Bir bayram arifesinde tatlı şeylerden söz etmek varken, krizlere, kavgalara, gerginliklere takılmak kaderimizde varmış...
Son tutuklamalar üzerine yapılan farklı yorumları ve değişik yöndeki tepkileri izlerken, hep Nasrettin Hoca'yı düşünüyorum... Nasrettin Hoca'ya "Kıyamet ne zaman olacak" diye sorduklarında "Küçük kıyameti mi yoksa büyük kıyameti mi soruyorsunuz" dedikten sonra soruya şu cevabı vermiş ya:
- Benim hanım ölürse küçük kıyamet, ben ölürsem büyük kıyamet kopacaktır!..
Casusluk kapsamına da girdikleri iddia edilen dinlemelerle ilgili soruşturmalar ertesinde gelen tutuklamalar üzerindeki farklı tepkiler, tıpkı Hoca'nın büyük ve küçük kıyametleri anlatmasındaki gibi değil mi?
Büyük kıyamet mi?
Bugüne kadar yer alan tutuklamalara hiç tepki göstermeyen ve hatta bunları mutlulukla karşılayan ve Gülen Örgütü'ne yakın oldukları bilinen kesim, şimdi "Büyük kıyamet" kopmuşçasına tepkiler seslendiriyorlar, Emniyet'te sıra bekleyen zanlıları ziyaret ediyorlar.
Hani adamın biri tıklım tıklım dolu sinema salonundaki sahneye çıkıp, salona doğru "Ulan Ahmet, çık ortaya" diye bağırmış. Salonda kimse bu çağrıya cevap vermemiş. Bunun üzerine adam yine "Ulan Ahmet, çık ortaya" diye bağırmış... Derken arka sıralarda oturan bir kişi ayağa kalkmış,
- Benim adım Ahmet değil ki, neden bana "Çık ortaya" diye bağırıyorsun, diyerek adama tepki göstermiş.

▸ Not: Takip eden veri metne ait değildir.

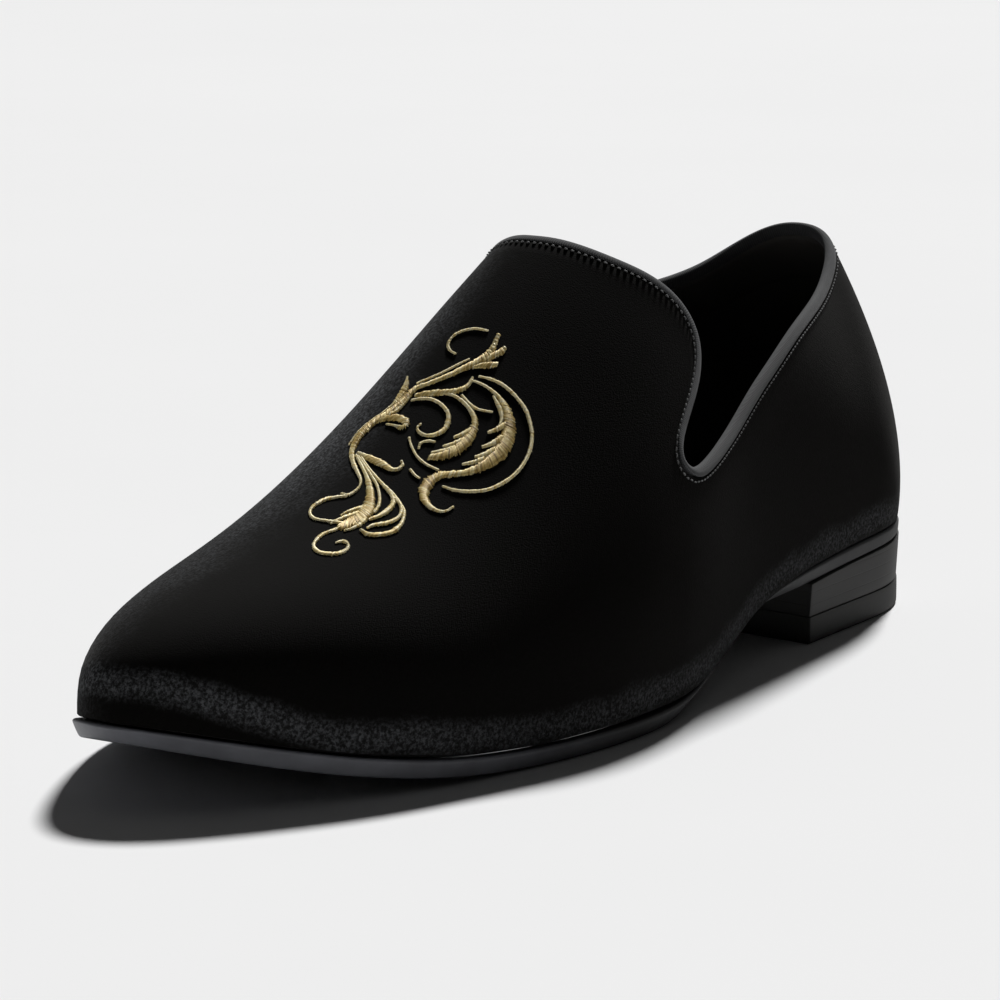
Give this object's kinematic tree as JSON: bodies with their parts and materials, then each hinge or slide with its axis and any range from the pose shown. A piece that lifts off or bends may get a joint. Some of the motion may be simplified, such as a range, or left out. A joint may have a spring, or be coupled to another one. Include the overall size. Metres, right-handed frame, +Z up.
{
  "type": "velvet slipper loafer",
  "caption": "Low-heeled velvet slipper loafer for the left foot, with a bound V-notched topline and a gold scroll on the vamp.",
  "frame": {"origin": "on the floor, in the middle of the heel's ground face", "axes": "+X from heel to toe, +Y to the wearer's left, which is the outer side, +Z up"},
  "size_m": [0.2916, 0.0974, 0.1015],
  "materials": {
    "velvet": "black velvet pile",
    "binding": "dark grey ribbed ribbon",
    "sole_leather": "black dressed edge, satin",
    "heel_stack": "black dressed edge, satin",
    "heel_rubber": "matt",
    "sock_lining": "matt"
  },
  "bodies": {
    "root": {"upper": "velvet", "topline_binding": "binding", "outsole": "sole_leather", "heel_block": "heel_stack", "heel_top_piece": "heel_rubber", "insole": "sock_lining"}
  },
  "joints": []
}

Bu son gözaltı ve tutuklama dalgasında devrede olan emniyet mensuplarının "Paralelci" oldukları iddia edilirken Paralel'in misyonerlerinin bu emniyetçileri ziyaret etmeleri, sinema salonundaki duruma benzemiyor mu?
Ne zaman kopacak?
Galiba bu noktada "Kıyamet ne zaman kopar" sorusuna da cevap aramamız gerekiyor.
Aslında bu sorunun cevabını aramaya pozitif ilimlerin büyük isimleri bile zaman zaman akıllarını takmışlar... Mesela modern fiziğin ve astronominin babası olarak kabul edilen Isaac Newton (1642-1727), dünyanın sonunun 2060 yılında geleceği öngörüsünde bulunduğu yıllar önce ortaya çıkmıştı.. Kudüs'teki bir müzede sergilenen Newton'a ait 1704 tarihli bir mektuptan anlaşıldığına göre ünlü fizikçi, İncil'e dayalı olarak yaptığı çalışmalarda, dünyanın 2060'ta sona ereceğini öngörmüş.
Buna karşı bizler, siyasetin küçük ve büyük felaketlerinin kaybedenler açısından seçim sonuçları açıklandığında koptuklarını çok iyi biliyoruz. Bunu en son olarak 30 Mart yerel seçim sonuçları ertesinde de görmedik mi?
Kaç seçim kaybedilmeli ki?
Ama bazı siyasetçiler bu seçim sonucunu da "Küçük kıyamet" olarak gördüler. Şimdi önümüzde 10 Ağustos'taki Cumhurbaşkanı seçimi var... Bakalım bu seçimin sonucunu hangi çaptaki kıyametin ölçüsünde değerlendirecekler.
Bakarsınız bu sonucu da hakkıyla değerlendirmezler ve konferans sırasına uyuklayan adam gibi davranırlar.
Söz konusu konferansta kürsüdeki profesör "Bundan 2 milyar yıl sonra güneş patlayacak ve dünya da yok olacak" demiş. Konuşma sırasında uyuklayan ön sıradaki bir dinleyici, telaşla ayağa kalkmış. Profesöre "Kaç yıl sonra dünya yok olacak, dediniz" diye sormuş. Profesör "2 milyar yıl sonra" deyince, rahatlamış,
- Ödümü patlattınız. Ben 2 milyon yıl sonra diye anlamıştım, demiş.